On recharge times: A full charge typically takes 5–10 hours depending on the model and whether you’re using a wall outlet or USB port. Cold temperatures and high prior drain can make charging appear slower, but the battery is not permanently affected by a single slow charge.
Wrapping Up
Ring doorbells don’t fail overnight. The battery and hardware wear gradually, showing up first in video quality, then motion detection, then connectivity. Catching those patterns early gives you time to act rather than react.
Most battery problems come down to motion frequency and Wi-Fi quality. Fix those two and the rest rarely needs adjusting.
And when recharging keeps getting more frequent despite no changes in settings or traffic, the battery pack is telling you something. Replacing it is usually enough to get another few years out of the unit.
Frequently Asked Questions
Can I leave my Ring doorbell plugged in all the time?
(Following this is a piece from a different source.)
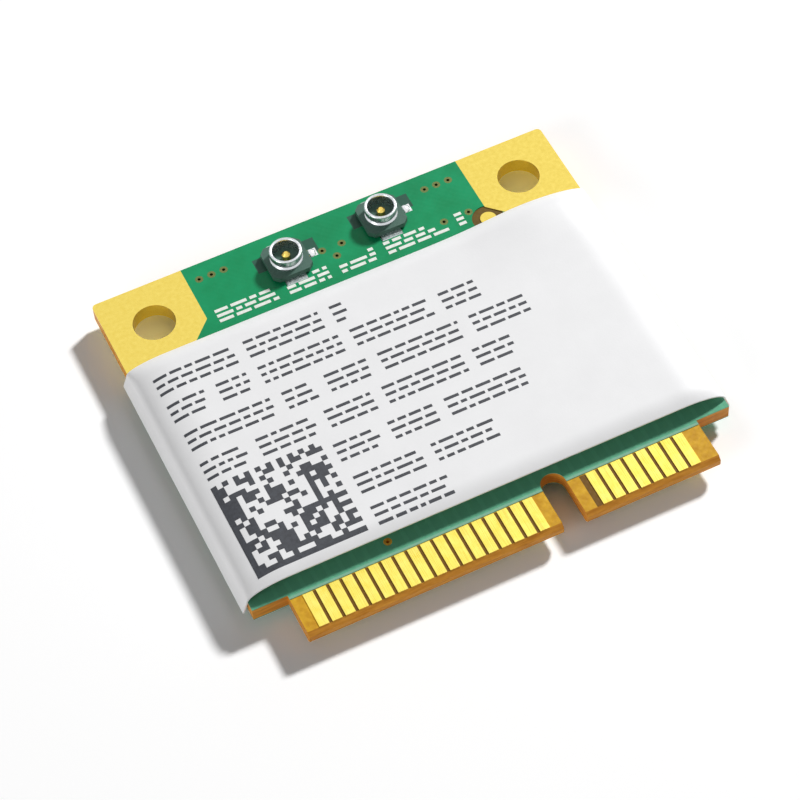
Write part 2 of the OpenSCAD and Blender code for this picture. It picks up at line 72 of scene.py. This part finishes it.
def addCamera(view):
    data = bpy.data.cameras.new("camera")
    data.lens = view["focal"]
    data.sensor_width = view["sensor"]
    data.clip_start = 0.01
    data.clip_end = 10
    camera = bpy.data.objects.new("camera", data)
    turn = (Matrix.Rotation(math.radians(-view["azimuth"]), 4, "Z")
            @ Matrix.Rotation(math.radians(90 - view["elevation"]), 4, "X")
            @ Matrix.Rotation(math.radians(view["roll"]), 4, "Z"))
    camera.matrix_world = Matrix.Translation(Vector(view["place"]) * mm) @ turn
    bpy.context.scene.collection.objects.link(camera)
    bpy.context.scene.camera = camera


addCamera(cameraView)

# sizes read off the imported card, in millimetres
boardLow, boardHigh = [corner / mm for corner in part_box("board")]
lidLow, lidHigh = [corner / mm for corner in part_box("shield_lid")]
labelLow, labelHigh = [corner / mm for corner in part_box("label")]
maskLow, maskHigh = [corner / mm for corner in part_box("solder_mask_top")]
contactLow, contactHigh = [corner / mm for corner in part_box("contacts_top")]
markLow, markHigh = [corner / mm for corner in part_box("fiducials")]
markPlace = markHigh - Vector((0.5, 0.5, 0))
boardTop = maskHigh.z
connectorPlaces = []
for name in ("antenna_shell_main", "antenna_shell_aux"):
    low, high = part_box(name)
    connectorPlaces.append(((low + high) / 2) / mm)


# A mesh piece from points in millimetres, smooth except across sharp edges
def makePiece(name, points, faces, material, sharpAngle=35):
    mesh = bpy.data.meshes.new(name)
    mesh.from_pydata([(x * mm, y * mm, z * mm) for x, y, z in points], [], faces)
    mesh.update()
    mesh.shade_smooth()
    mesh.set_sharp_from_angle(angle=math.radians(sharpAngle))
    mesh.materials.append(material)
    piece = bpy.data.objects.new(name, mesh)
    bpy.context.scene.collection.objects.link(piece)
    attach(piece, "root")
    return piece


# Materials

# principled shader with object coordinates in millimetres
def newMaterial(name, roughness, metallic=0.0, ior=None):
    material = bpy.data.materials.new(name)
    material.use_nodes = True
    tree = material.node_tree
    tree.nodes.clear()
    shader = addNode(tree, "ShaderNodeBsdfPrincipled", {"Roughness": roughness, "Metallic": metallic})
    if ior:
        shader.inputs["IOR"].default_value = ior
    addNode(tree, "ShaderNodeOutputMaterial", {"Surface": shader.outputs["BSDF"]})
    place = addNode(tree, "ShaderNodeTexCoord")
    inMm = addNode(tree, "ShaderNodeVectorMath", {0: place.outputs["Object"], 1: (1000, 1000, 1000)},
                   operation="MULTIPLY")
    return material, tree, shader, inMm.outputs["Vector"]


# fractal noise whose coarsest features are about size millimetres across
def grain(tree, place, size, detail=4.0):
    noise = addNode(tree, "ShaderNodeTexNoise", {"Vector": place, "Scale": 1 / size, "Detail": detail,
                                                 "Roughness": 0.6})
    return noise.outputs["Fac"]


# spreads a 0 to 1 noise between two colours
def twoTone(tree, factor, low, high):
    spread = addNode(tree, "ShaderNodeMapRange", {"Value": factor, "From Min": 0.3, "From Max": 0.7})
    mix = addNode(tree, "ShaderNodeMix", {"Factor": spread.outputs["Result"], "A": linear(low),
                                          "B": linear(high)}, data_type="RGBA")
    return mix.outputs["Result"]


def addRelief(tree, shader, height, depth, strength=1.0):
    bump = addNode(tree, "ShaderNodeBump", {"Height": height, "Distance": depth * mm, "Strength": strength})
    tree.links.new(bump.outputs["Normal"], shader.inputs["Normal"])
    return bump


def roughnessFrom(tree, shader, factor, low, high):
    spread = addNode(tree, "ShaderNodeMapRange", {"Value": factor, "From Min": 0.3, "From Max": 0.7,
                                                  "To Min": low, "To Max": high})
    tree.links.new(spread.outputs["Result"], shader.inputs["Roughness"])


# a plain finish: two tones, one grain size in mm, a roughness range and a relief depth in mm
def grainedMaterial(name, tones, size, roughness, depth, metallic=0.0, ior=None):
    material, tree, shader, place = newMaterial(name, roughness[0], metallic, ior)
    noise = grain(tree, place, size)
    tree.links.new(twoTone(tree, noise, *tones), shader.inputs["Base Color"])
    roughnessFrom(tree, shader, noise, *roughness)
    addRelief(tree, shader, noise, depth)
    return material


# 1 inside a rectangle of the board, given by its middle and half sizes in mm
def inside(tree, axes, middle, half):
    alongX = addNode(tree, "ShaderNodeMath", {0: axes.outputs["X"], 1: middle[0], 2: half[0]},
                     operation="COMPARE")
    alongY = addNode(tree, "ShaderNodeMath", {0: axes.outputs["Y"], 1: middle[1], 2: half[1]},
                     operation="COMPARE")
    both = addNode(tree, "ShaderNodeMath", {0: alongX.outputs[0], 1: alongY.outputs[0]}, operation="MULTIPLY")
    return both.outputs[0]


def calc(tree, operation, *values):
    return addNode(tree, "ShaderNodeMath", dict(enumerate(values)), operation=operation).outputs[0]


solderMask = dict(
    tones=("#048a54", "#0c9862"),   # mask over solid copper, with the weave under it showing faintly
    bare="#2f5a4a",                 # mask over laminate with no copper, seen darker
    edge="#8fb8a0",                 # thin pale edge where the mask ends behind the contacts, partly its own end and partly painted highlight along its bevel
    strip="#66ad8d",                # mask over bare laminate and traces behind the contacts, paler, and lightened further as painted light against the label's shade there
    traceTone="#6cbb97",
    blotch=1.6, weave=0.45, weaveDepth=0.004,
    clearHalf=(2.0, 0.55), clearShift=(0.15, 0.55),
    traceWidth=0.25, traceFrom=0.3, edgeWidth=0.16)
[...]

Yes, hardwired models are designed for continuous power. Wireless models should only stay connected to a charger temporarily; constant trickle charging can slightly reduce battery lifespan over time.
Will extreme weather permanently damage my Ring battery?
Extreme cold or heat temporarily reduces battery performance, but the effects are mostly reversible once temperatures normalize. Permanent damage happens only after repeated exposure combined with the normal chemical degradation that comes with age and cycle count.
Does using Snapshot Capture reduce battery life significantly?
It does reduce it, though not as sharply as frequent motion events. Snapshot Capture draws continuous low-level power even when nothing is happening at your door. In lower-traffic locations, it becomes a larger share of total daily drain, worth disabling if you’re recharging more often than expected.
Can a Ring doorbell survive a power outage?
Hardwired Ring doorbells will lose connectivity during an outage but resume automatically once power returns. Battery-powered units stay fully functional throughout; they don’t depend on mains electricity to operate.